GRC's allegation of the members' partiality is founded only upon assumptions derived from GRC's

[ 63 Pa. Commw. Page 17]

    diligent research into the membership and responsibilities of various governmental offices, from a perspective skeptical of politics.

Its contention that the board's counsel drafted and circulated the adjudication without any consideration or decision by the members is also speculative and without evidentiary support. Foley Brothers, Inc. v. Commonwealth, 400 Pa. 584, 163 A.2d 80 (1960).

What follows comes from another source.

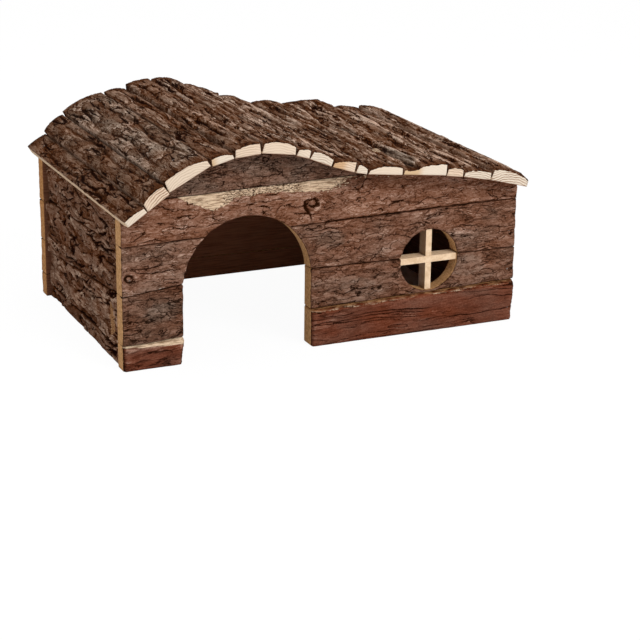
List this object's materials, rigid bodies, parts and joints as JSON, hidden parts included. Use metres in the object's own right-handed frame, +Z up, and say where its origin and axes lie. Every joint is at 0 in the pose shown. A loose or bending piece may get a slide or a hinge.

The circulated draft merely solicited the members' review and comments because the case was "so close." Nor does GRC substantiate allegations of prejudice arising from the fact that the original board members designated representatives to replace them during the hearings and to assume their decision-making responsibilities.

Absent evidence of actual bias during the board's proceeding, we cannot hold that GRC was denied due process of law. Bryan v. Pennsylvania Human Relations Commission, 45 Pa. Commonwealth Ct. 125, 404 A.2d 1368 (1979).

Accordingly, we affirm.


Now, November 30, 1981, the order of the Board of Property dated December 4, 1980, is affirmed.